Fig. 5. Fusobacterium nucleatum subspecies animalis abundance by clade and correlated with FISH.

A Relative abundance by 16S rRNA amplicon sequencing of Fusobacterium nucleatum subspecies animalis clade 1 (Fna C1) and clade 2 (Fna C2) in pairs of tumor (blue circle) and normal (clear circle). Tumor/normal pairs analyzed by two-tailed Wilcoxon matched-pairs signed rank test, and tumor/tumor or normal/normal comparisons analyzed by two-tailed Mann Whitney test, with p < 0.05 considered significant. B Relative abundance of Fna C1 and C2 stratified by biofilm (BF) status and C, D by both biofilm status and tumor stage. Bars indicated median. Of 112 individuals with CRC in the study, 108 tumor and normal pairs were available for 16S rRNA sequencing analysis. Numbers below each graph depict the number of samples out of the total in which each clade was not detected by sequencing. E Heatmap depicting relative abundance by 16S rRNA amplicon sequencing for the Fusobacterium genus and each labeled Fusobacterium species or clade for n = 29 tumors where dense blooms of Fusobacteria were visualized by FISH.

Fig. 6. PICRUSt2 pathways associated with tumors, biofilms, and Fna C2 abundance.
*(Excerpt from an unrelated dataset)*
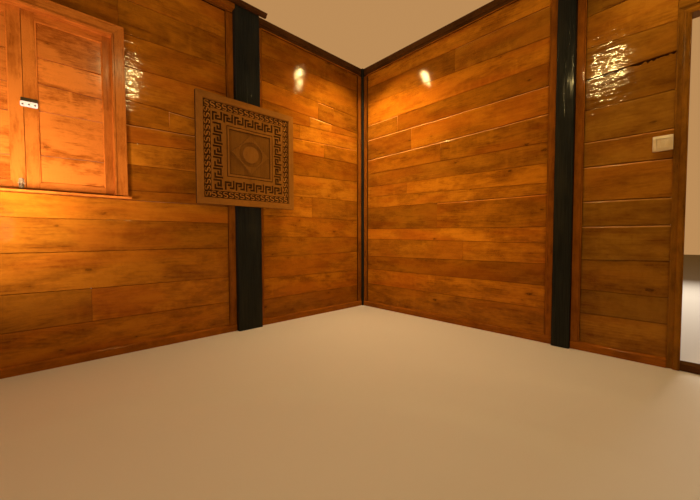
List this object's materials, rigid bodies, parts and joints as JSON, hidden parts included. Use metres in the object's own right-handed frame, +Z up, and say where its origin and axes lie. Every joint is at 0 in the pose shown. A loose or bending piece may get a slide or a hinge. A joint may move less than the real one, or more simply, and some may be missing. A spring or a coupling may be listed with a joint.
{
  "type": "timber plank wall corner with shuttered window and doorway",
  "caption": "Inside corner of a post-and-plank house wall: black posts, grooved rails, varnished boards, a shuttered window, a carved panel, a light switch and an open doorway.",
  "frame": {"origin": "on the floor where the room faces of the two plank walls meet, on the corner post's foot", "axes": "+X from the window wall towards the outside of the door wall, so the window wall runs along -X; +Y to the outside of the window wall, so the door wall runs along -Y; +Z up"},
  "size_m": [4.214, 3.7, 2.6],
  "materials": {
    "black_post": "black stain, hand-hewn, satin varnish",
    "wall_boards": "orange-brown varnish over strong grain",
    "frame_timber": "brown satin varnish",
    "dark_rail": "dark brown satin stain",
    "window_timber": "orange-brown satin varnish",
    "shutter_timber": "orange-brown satin varnish",
    "carved_timber": "dull waxed carving",
    "hasp_metal": "worn pale metal",
    "bolt_brass": "worn cast brass",
    "switch_plastic": "cream plastic"
  },
  "bodies": {
    "root": {"carved_panel_field": "carved_timber", "carved_panel_frame": "carved_timber", "corner_post": "black_post", "crown_moulding": "dark_rail", "door_bay_boards_beside": "wall_boards", "door_bay_boards_over": "wall_boards", "door_bay_bottom_rail": "frame_timber", "door_bay_stile": "frame_timber", "door_bay_top_rail": "dark_rail", "door_far_jamb": "frame_timber", "door_head": "frame_timber", "door_near_jamb": "frame_timber", "door_threshold": "dark_rail", "door_wall_corner_bay_boards": "wall_boards", "door_wall_corner_bay_bottom_rail": "frame_timber", "door_wall_corner_bay_stile_at_corner": "frame_timber", "door_wall_corner_bay_stile_at_post": "frame_timber", "door_wall_corner_bay_top_rail": "dark_rail", "door_wall_end_post": "black_post", "door_wall_post": "black_post", "left_shutter_boards": "shutter_timber", "left_shutter_frame": "shutter_timber", "light_switch": "switch_plastic", "right_shutter_boards": "shutter_timber", "right_shutter_frame": "shutter_timber", "shutter_bolt": "bolt_brass", "shutter_hasp": "hasp_metal", "window_bay_boards_left": "wall_boards", "window_bay_boards_over": "wall_boards", "window_bay_boards_right": "wall_boards", "window_bay_boards_under": "wall_boards", "window_bay_bottom_rail": "frame_timber", "window_bay_head_beam": "frame_timber", "window_bay_stile_at_end": "frame_timber", "window_bay_stile_at_post": "frame_timber", "window_head": "window_timber", "window_inside_casing": "window_timber", "window_left_jamb": "window_timber", "window_outside_casing": "window_timber", "window_right_jamb": "window_timber", "window_sill": "window_timber", "window_wall_corner_bay_boards": "wall_boards", "window_wall_corner_bay_bottom_rail": "frame_timber", "window_wall_corner_bay_stile_at_corner": "frame_timber", "window_wall_corner_bay_stile_at_post": "frame_timber", "window_wall_corner_bay_top_rail": "dark_rail", "window_wall_end_post": "black_post", "window_wall_post": "black_post"}
  },
  "joints": []
}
A Heatmap of all statistically significant PICRUSt2 pathways with differences in gene content between tumor (n = 112) and normal (n = 112) samples for either biofilm-positive tissues (left) or biofilm-negative tissues (right), as analyzed by Mann Whitney test, with p < 0.05 considered significant. Data depicted as Log₂ Fold Change between tumor and normal samples (>0 indicates higher in tumor). B For each indicated comparison, the listed pathways are the 4 PICRUSt2 pathways with the greatest Log₂ Fold Change between groups. For each pathway, the genera listed are the top 3 taxa contributing to enrichment of that pathway. See Figs. S12, S13, and S14A for the full display of significantly enriched or depleted pathways for each comparison. See Table S4 for all taxa significantly contributing to each enriched pathway.